La linea di traguardo dell’Agenda digitale europea è ancora distante. Ma se l’Italia intende presentarsi all’appuntamento del 2020 con tutti gli “indicatori” in regola, cioè allineati agli obiettivi previsti dalla Commissione, dovrà moltiplicare gli sforzi. Il ritardo in buona parte delle aree individuate dalla strategia comunitaria per il digitale rimane pronunciato, e talvolta cronico, nonostante l’affiorare di alcuni timidi progressi. L’alfabetizzazione informatica degli italiani, in special modo, incarna il fronte più critico.
Secondo stime della Commissione nel 2011 appena il 51% della popolazione italiana utilizzava internet almeno una volta a settimana: 17 punti in meno rispetto alla media europea, con un distacco di addirittura 26 lunghezze dalla capolista Germania. “Quasi il 40% degli italiani non ha mai navigato in rete, ciò che significa essere tagliati fuori da una miniera di opportunità”, ha ricordato il Commissario per l’Agenda Digitale Neelie Kroes in un recente intervento a Milano.
È vero che secondo gli ultimi dati in possesso di Bruxelles il gap si sarebbe accorciato, ma solo di una manciata d’incollature. Del resto agli elevati livelli di analfabetismo digitale si lega un’altra sequela di valori in profondo rosso se raffrontati alla maggioranza dei paesi Ue. Sull’acquisto di prodotti e servizi in rete l’Italia saggia gli ultimi gradini della classifica europea. Non più del 15% della popolazione ha abbracciato i comfort dell’e-commerce. E questa volta siamo 27 punti dietro la media comunitaria. Solo Romania, Bulgaria, Lituania, Grecia e Portogallo fanno peggio di noi. Il dato si fa ancor più drammatico se si prendono in considerazione le aziende che vendono prodotti online: un modico 3,8%.
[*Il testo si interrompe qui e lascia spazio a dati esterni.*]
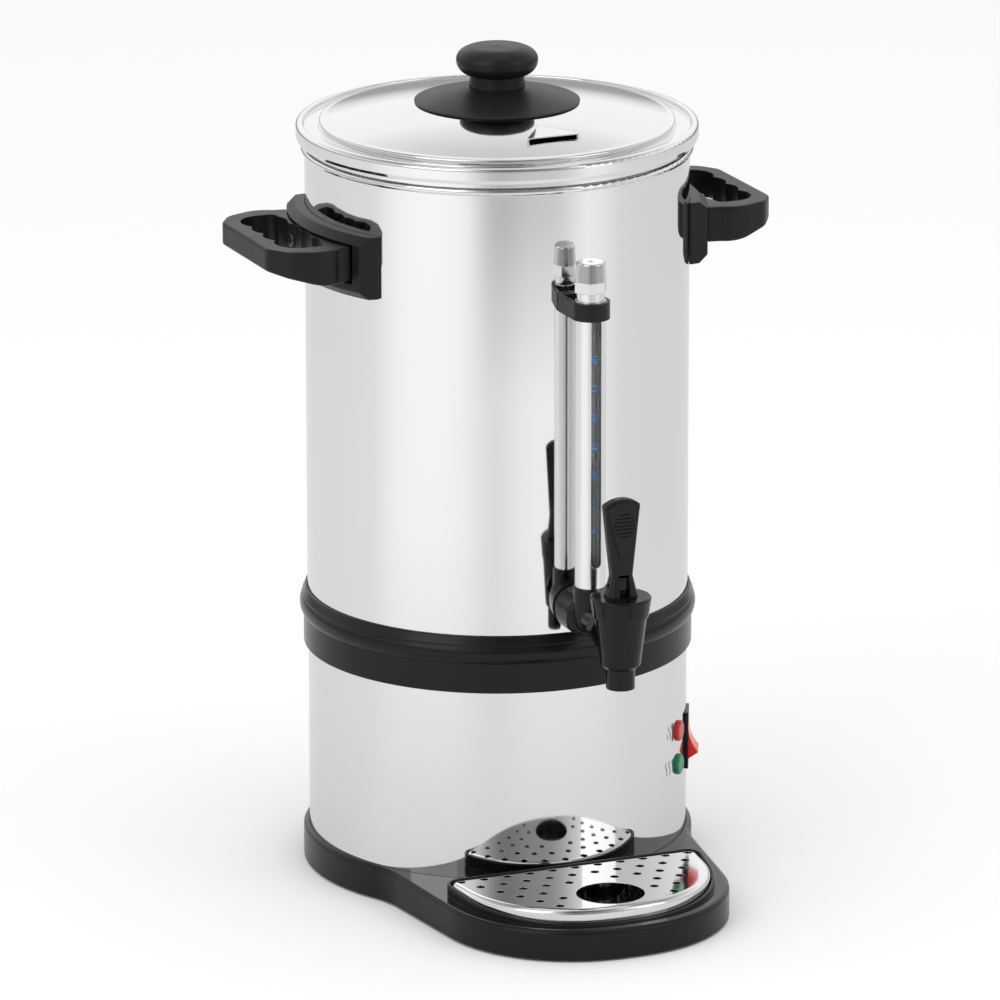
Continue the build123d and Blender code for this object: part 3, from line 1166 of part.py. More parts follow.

Senza contare che, seppur virtualmente tutte le amministrazioni pubbliche sono presenti su Internet, meno di un quarto degli italiani s’interfaccia con esse per via telematica. E il ricorso a servizi e-gov si sarebbe addirittura ridotto negli ultimi due anni. Il guaio è che in tutti questi ambiti la Commissione ha fissato target ben più elevati già per il 2015: tra due anni il quoziente di popolazione europea che acquista in rete dovrebbe toccare il 50%, quella che usa regolarmente internet il 75%, e ancora almeno il 33% delle Pmi dovrebbe essere capace di vendere prodotti online. Alla fine della fiera, uno dei pochissimi valori di questa macro-categoria in cui l’Italia primeggia è quello relativo all’utilizzo dei social network.
Sulla diffusione della banda larga, forse l’asse più importante dell’Agenda digitale, il bilancio dell’Italia è tuttavia più in chiaroscuro. In particolare, la banda larga mobile dalle nostre parti conosce un tasso di penetrazione senza pari nel Vecchio Continente: 31,2% contro una media del 20% in Europa (quello della banda larga fissa è al 22,2 %, circa 5 punti sotto la media comunitaria). Allo stesso tempo, se si prende a riferimento l’obiettivo dell’Agenda digitale europea di portare la copertura della banda larga “di base” (2 Mbps) al 100% della popolazione entro il 2013, il Belpaese dovrebbe essere prossimo al traguardo (siamo al 98,5%).
Tuttavia questi dati sono controbilanciati da un forte ritardo sulla diffusione delle reti di nuova generazione. Nel 2011 solo l’8,2% delle reti fisse italiane, sempre secondo la Commissione, fornivano una velocità pari o al di sopra dei 10 Mbps. E si tratta di una nota dolente se si pensa che l’Agenda digitale europea auspica il 100% di copertura di internet a 30 Mbps (e il 50% a 100 Mbps) entro il 2020. Certo, qualcosa comincia a muoversi. Stando ai risultati di una consultazione pubblica del Ministero per lo Sviluppo Economico entro il 2015 il 28% degli italiani disporrà di una connessione a banda ultralarga per via dei massicci piani d’investimento lanciati dagli operatori. Investimenti però in larghissima parte circoscritti ai grandi centri urbani. Ecco perché lo stesso Ministero è sceso direttamente in campo con bandi per oltre 900 milioni di euro destinati alle regioni del Sud. Una luce in fondo al tunnel.